Reading while dead

Reading while dead

Tuesday 21 February 2017

Book of the Day: The Loney - Hurley

I had wanted to read this book a lot, because it deals with issues like belief and so on (a popular topic currently) and was given a copy for my birthday.   It is book of the day, because I am enjoying "bedrest " just now, so I am getting through a fair few contemporary books.  I expect my rate will be slowed when I get onto C. Bronte's Shirley - our current Book Group read.

I enjoyed The Loney enormously, I liked the description of the countryside, could see it etc, and really enjoyed the characters and the evocation of different styles of Catholicism in the 70s.  What I found a little odd was the way it was described as "horror".   It is a darkish novel, and it contains some unexplained, supernatural elements, but horror?  I didn't find it scary particularly, I was intrigued as to what would happen.  We know from the beginning that the main character, the presumably autistic, mute Hanny, is cured somehow, but it is never made clear how or why.  

The book employs two particular horror genre memes - firstly the unfriendly natives, and secondly, the ominous objects (two separate ones) and a tense scene in which the unfriendly natives enter the rented house.   So far so Wicker Man/Straw Dogs etc.  But then there are three inexplicable people who are also apparently strangers - who are intertwined into the story. The narrator has no religious faith and doesn't seem fazed by anything, because he's a boy and it's all an adventure, so he doesn't have any sense of horror. Any horror must be in the reader's own mind, expectations based on readings of previous horror stories.   As I don't read this genre (except in classic forms, such as Stoker and M R James) I probably don't get so readily triggered by these cues.

The characters are very good, but because they are all described from the boy's point of view we get their actions and conversations, and the only way we get any sense of their inner lives is when he eavesdrops.  As a result, this makes them feel as though they are operating the plot - and it occurs to me that this a problem for all genre writers (to some extent I have found this) because the plotting is very important it is essential to get it properly functioning. However, they are realistic characters, and perform well in an ensemble.

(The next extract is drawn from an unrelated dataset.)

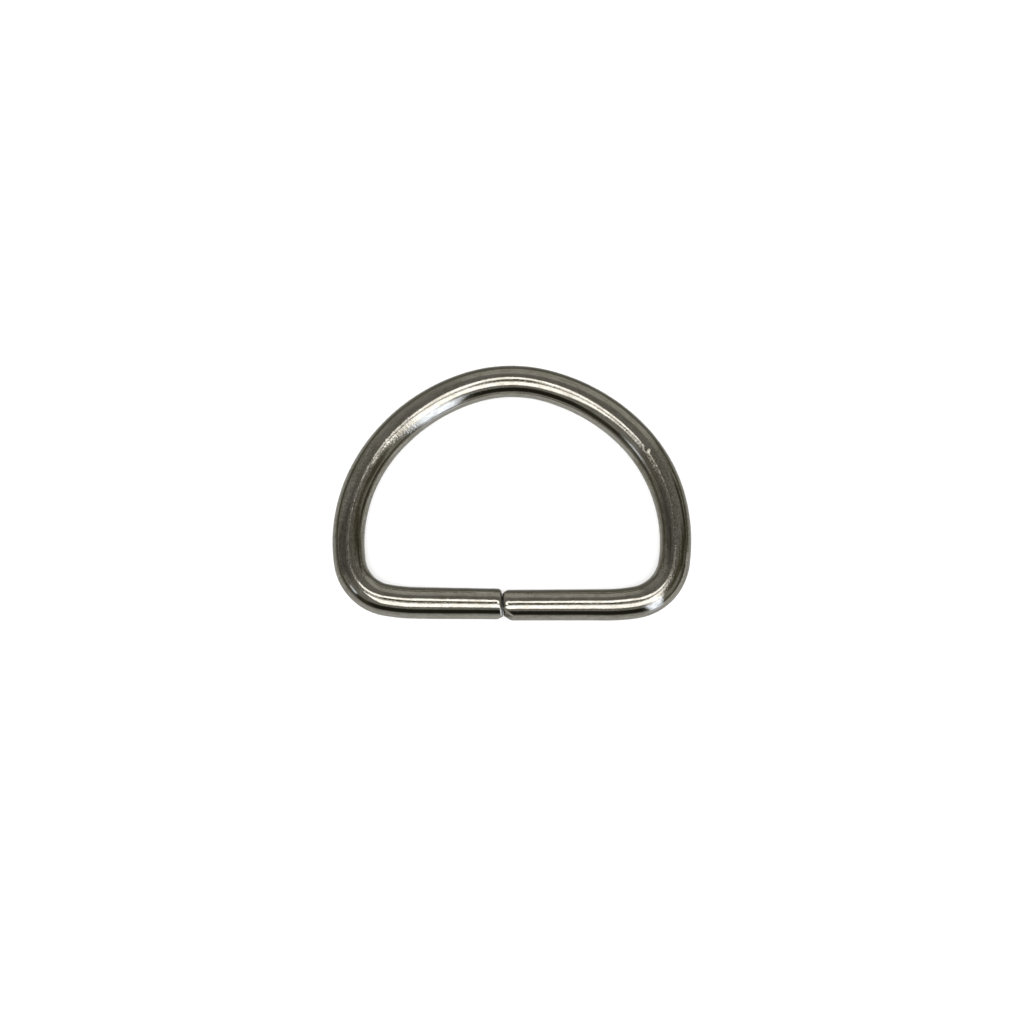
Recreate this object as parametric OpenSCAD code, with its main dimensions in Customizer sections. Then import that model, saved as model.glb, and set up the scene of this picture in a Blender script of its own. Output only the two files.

Whose story this is is another question.   The narrator does go through a great change, but that happens after the main events of the book have occurred, and it cannot be quite understood.  Indeed, what happens at the end is remarkably difficult to understand, and the joy of the paranormal is that is doesn't require a rational explanation, simply a suspension of disbelief.   However, the excellence of the book, in creating a credible ensemble of characters (despite certain clunkiness alluded to above) means that it is harder to suspend disbelief when the final events occur.  And they are not explained.   Well of course, only a very simplistic literal person like me would expect to understand the ending!  For heavens sake, this is where the reader has to do the work, provide the narrative, probe their worst fears etc.

If the story is not the narrator's then it is his brother's, but we do not see his mind, only his brother's view of him, indeed, this is why the characters are so "operational" because we are only see them from the narrator's 15 or 16 year old point of view, and he is only interested in certain things about them, we do not know the rest.  His mother is astonishingly 2D though, but then again, I doubt whether either of my sons at that age would have formed anything like a nuanced view of their mother.  She is transformed at the end, in his eyes, but oh, I don't know.  She is transformed from 2D priopriety and piety to 2D happiness, so it's not something heartfelt.

There is a sort of pathos in the description of the "shrine" and the damage to the church, which does add to a doomy sense.  On some level you may expect this anti-Christian (or simply anti-Catholic) activity to be diabolical, but it doesn't go that far.  It fails to be melodramatic, and that's a good controlled thing, but I still want to know: WTF happened?  How TF did he get cured?   In this unresolved mystery I am reminded of similar annoyance with Waters' The Little Stranger and Jessie Burton's The Miniaturist.   I love a supernatural element in a book - but it needs to be explained, rather than sketchily hinted at, or shown and withdrawn.   And I could start on the apples.... but that's another thing.